The next day, the two agreed to pretend that their hookup hadn’t happened. Then a day or two later, he had a barbecue at his place, and it happened again.
“We were basically dating without telling my family for about a month,” she said. “We didn’t tell anyone.”
“We were serious right away,” Mr. Doherty said.
When they did eventually confess that they were seeing each other, their families were thrilled.
“My brother Brendan is closest to me in age, and he was like, ‘ I couldn’t be happier for you!’” she said.
The two were married Sept. 10, at St. John the Baptist Ukrainian Catholic Church in Jewett Center, N.Y., with the Rev. Kyle Eads, a Roman Catholic priest, performing the ceremony. As many as 350 of the guests who R.S.V.P.’d yes — far more, in any event, than the church’s capacity — attended.
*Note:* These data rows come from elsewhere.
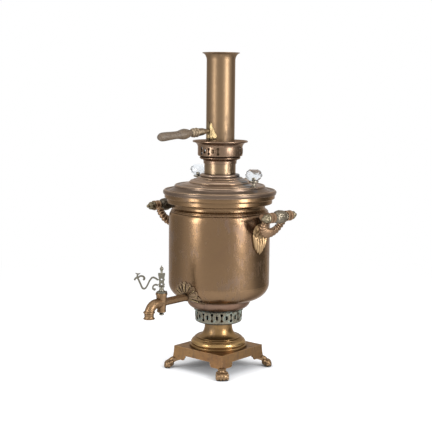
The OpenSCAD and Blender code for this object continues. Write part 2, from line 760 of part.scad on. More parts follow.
// Pipe, plug housing and spout, cast in one piece
module tap_body() {
    bend_y = tap_y - spout_reach + bend_r;
    z_bend = z_tap - bend_r;
    color("darkgoldenrod") difference() {
        union() {
            difference() {
                translate([0, tap_y, z_tap]) rotate([-90, 0, 0]) rotate([0, 0, 22.5])
                    cylinder(h = body_r, r = pipe_w / 2 / cos(22.5), $fn = 8);
                vessel_core(shell_t + rib_t + solder);
            }
            translate([0, tap_y, z_tap]) rotate([-90, 0, 0])
                cylinder(h = tap_reach + spigot_in, r = spigot_r);
            translate([0, tap_y, z_barrel]) {
                cylinder(h = barrel_h, r1 = barrel_foot_r, r2 = barrel_r);
                translate([0, 0, barrel_h - 4]) cylinder(h = 4, r = barrel_r + 0.8);
                cylinder(h = 3, r = barrel_foot_r + 0.8);
            }
            translate([0, bend_y, z_tap]) rotate([-90, 0, 0]) cylinder(h = bend_r, r = spout_r);
            translate([0, bend_y, z_bend]) elbow(spout_r);
            translate([0, tap_y - spout_reach, z_bend + 6]) turned(concat([[spout_r - 4, -2.4]],
                arc([spout_r - 0.4, 0], 2.8, 2.4, -80, 80, 6), [[spout_r - 4, 2.4]]));
            translate([0, tap_y - spout_reach, z_bend]) turned([[0, 0], [spout_r, 0],
                [spout_r - 0.6, -3], [outlet_r + 3.2, -6], [outlet_r + 5, -7.4],
                [outlet_r + 5, -8.6], [outlet_r + 4.6, -outlet_drop], [0, -outlet_drop]]);
        }
        translate([0, tap_y, 0]) plug_cone(1, plug_clear);
        translate([0, bend_y, z_tap]) rotate([-90, 0, 0])
            cylinder(h = tap_reach + spigot_in + spout_reach - bend_r + 1, r = water_r);
        translate([0, bend_y, z_bend]) elbow(water_r);
        translate([0, tap_y - spout_reach, z_bend]) turned([[0, 0], [water_r, 0],
            [outlet_r, -outlet_drop / 2], [outlet_r, -outlet_drop - 1], [0, -outlet_drop - 1]]);
    }
}

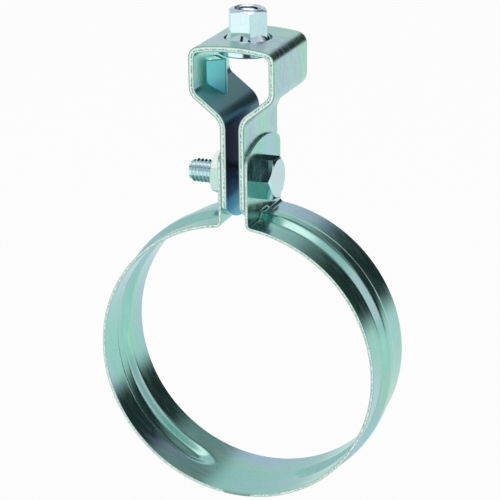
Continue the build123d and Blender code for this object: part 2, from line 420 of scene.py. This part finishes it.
def strap_metal():
    """Bright zinc with the strap's bluer inside, painted shade between its legs, and its sheared front and back
    edges.
    """
    material, tree, place, surface = bright_zinc(
        "bright zinc on strap",
        strap_teal,
        strap_lavender,
        strap_straw,
        strap_roughness,
        0.02,
        rolled_streaks,
        strap_shift,
    )
    axes = put(tree, "ShaderNodeSeparateXYZ", {0: place}).outputs
    across = sums(tree, "ABSOLUTE", axes["X"])
    crown_reach = both(tree, across, sums(tree, "SUBTRACT", axes["Z"], strap_top - strap_crown_radius))
    below_top = sums(tree, "SUBTRACT", strap_crown_radius, crown_reach)
    in_wall = sums(tree, "SUBTRACT", head_outer, across)
    in_leg = sums(tree, "SUBTRACT", leg_outer, across)
    rise = sums(tree, "MULTIPLY", sums(tree, "SUBTRACT", axes["Z"], slope_foot), cos(slope_angle))
    run = sums(tree, "MULTIPLY", in_leg, sin(slope_angle))
    in_slope = sums(tree, "ADD", rise, run)
    slope_turn = pi / 2 - slope_angle
    top_turn = acos((head_outer - strap_top_bend_radius) / (strap_crown_radius - strap_top_bend_radius))
    depth = inside_either(tree, in_leg, in_slope, strap_leg_bend_radius, slope_turn)
    depth = inside_both(tree, depth, in_wall, strap_wall_bend_radius, slope_turn)
    depth = inside_both(tree, depth, below_top, strap_top_bend_radius, top_turn)
    depth = sums(tree, "DIVIDE", depth, strap_thickness)

    skin = surface.inputs["Base Color"].links[0].from_socket
    gloss = surface.inputs["Roughness"].links[0].from_socket
    inside = ramp(tree, depth, 0.80, 0.98)
    # painted shade between the legs, navy above the tips and bluer near them
    shade_between_legs = ramp(tree, axes["Z"], *gap_shade_end, 1.0, 0.0)
    near_tips = ramp(tree, axes["Z"], *tips_end, 1.0, 0.0)
    gap_shade_tint = blend_colours(tree, near_tips, gap_shade_navy, gap_shade_blue)
    in_head = ramp(tree, axes["Z"], *head_start)
    inside_tint = blend_colours(tree, in_head, inner_blue, inner_teal)
    inside_tint = blend_colours(tree, shade_between_legs, inside_tint, gap_shade_tint)
    skin = blend_colours(tree, inside, skin, inside_tint)
    gloss = put(tree, "ShaderNodeMix", {0: inside, 2: gloss, 3: inner_roughness}).outputs[0]
    side = sums(tree, "ABSOLUTE", axes["Y"])
    edge = put(tree, "ShaderNodeGroup", {"Vector": place, "Depth": depth}, node_tree=sheared_edge)
    cut = ramp(tree, side, strap_half_width - strap_edge_width, strap_half_width - strap_edge_fade)
    colour = blend_colours(tree, cut, skin, edge.outputs["Color"])
    rough = put(tree, "ShaderNodeMix", {0: cut, 2: gloss, 3: edge.outputs["Roughness"]}).outputs[0]
    tree.links.new(colour, surface.inputs["Base Color"])
    tree.links.new(rough, surface.inputs["Roughness"])
    return material


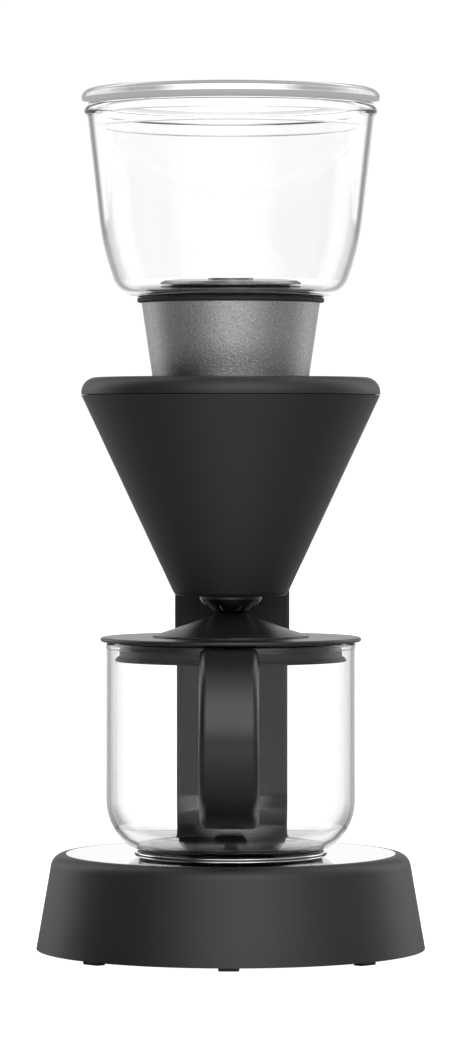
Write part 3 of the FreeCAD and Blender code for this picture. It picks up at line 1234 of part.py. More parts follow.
def main():
    make_base_shell()
    make_base_feet()
    make_base_bottom_cover()
    countersunk_screws("base_screws", POSTS, "cover_low")
    make_trim_plate()
    make_plate_seal()
    make_warming_plate()
    make_heater_casting()
    make_heater_element()
    make_heater_clamp()
    make_heater_screws()
    make_thermostat()
    make_thermal_fuse()
    make_control_board()
    make_terminal_block()
    make_cord_gland()
    make_gland_nut()
    make_hose("feed_hose", "-port_x", "valve_to + 0.5", "head_low - 1")
    make_hose("riser_hose", "port_x", "hose_start", "head_low - 1")
    make_heater_inlet_hose()
    make_check_valve()
    make_hose_clamps()
    make_column_shell()
    make_column_rear_cover()
    make_column_screws()
    make_switch_housing()
    make_switch_rocker()
    make_head_housing()
    make_head_floor()
    make_spray_plate()
    make_duct("feed_duct", "-port_x", "feed_up_y - 5", chamber=False)
    make_duct("riser_duct", "port_x", "0", chamber=True)
    make_head_screws()
    make_collar()
    make_collar_seal()
    make_tank_socket()
    make_socket_oring()
    make_socket_hose()
    make_tank_bowl()
    make_tank_gasket()
    make_tank_outlet_plate()
    make_tank_outlet_body()
    make_tank_outlet_cap()
    make_tank_nut()
    make_tank_valve_poppet()
    make_spring("tank_valve_spring", "tank_spring_r", "poppet_low + 2.9", "guide_z - 0.1", 5)
    make_tank_lid()
    make_filter_cone()
    make_filter_basket()
    make_drip_dome()
    make_drip_seal()
    make_drip_plunger()
    make_spring("drip_spring", "plunger_r + 1.4", "plunger_flange_z + 1.1", "cone_low + 0.1", 3)
    make_carafe_glass()
    make_carafe_handle()
    make_handle_pads()
    make_carafe_lid_disc()
    make_carafe_lid_funnel()
    make_carafe_lid_plug()
    make_lid_gasket()
    check_all()
    write_all()


main()
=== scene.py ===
import math

import bmesh
import bpy
from bpy.props import FloatProperty, FloatVectorProperty, IntProperty, PointerProperty
from mathutils import Matrix, Vector


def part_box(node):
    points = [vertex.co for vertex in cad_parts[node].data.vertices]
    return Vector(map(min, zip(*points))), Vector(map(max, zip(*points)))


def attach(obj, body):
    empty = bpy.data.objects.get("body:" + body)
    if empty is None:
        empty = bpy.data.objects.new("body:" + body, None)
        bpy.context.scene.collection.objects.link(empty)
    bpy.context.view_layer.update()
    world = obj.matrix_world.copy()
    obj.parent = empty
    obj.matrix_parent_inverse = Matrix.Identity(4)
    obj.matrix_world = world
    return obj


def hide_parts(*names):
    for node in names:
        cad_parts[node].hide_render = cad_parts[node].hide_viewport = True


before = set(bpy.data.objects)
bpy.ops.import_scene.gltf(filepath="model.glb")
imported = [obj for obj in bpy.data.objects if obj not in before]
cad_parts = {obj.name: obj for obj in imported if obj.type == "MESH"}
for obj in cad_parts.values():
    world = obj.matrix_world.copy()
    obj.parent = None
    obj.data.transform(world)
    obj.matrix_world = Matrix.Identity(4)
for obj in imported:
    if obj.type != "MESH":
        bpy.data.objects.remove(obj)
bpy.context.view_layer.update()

bl_info = {
    "name": "Pour-over brewer",
    "version": (1, 0, 0),
    "blender": (4, 5, 0),
    "location": "3D View > Sidebar > Brewer",
    "description": "Finishes the packed pour-over coffee brewer and sets its studio",
    "category": "Object",
}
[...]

After Mr. Doherty proposed on April 30, Ms. McDonagh dove immediately into planning a three-day event centered around their weekend house in Ashland, N.Y., in the Catskills. It included a bonfire with live music on Friday, the wedding and reception — with more live music — on Saturday (events commenced at 2 p.m. and wound down around 5 a.m. the next day). In a nod to the groom’s Polish American heritage, on Sunday, the couple had a poprawiny, a traditional second-day Polish American party. For the event, she ordered 1,000 pierogis, plus kielbasy and Irish sausages. She coordinated all the festivities herself, leaning heavily on her 12 bridesmaids for support.
When she booked the date, someone at the church, she said, told her she’d never be able to get it all together in such a small handful of months.
But the effort was worth it.
“It was the best day of my life,” she said.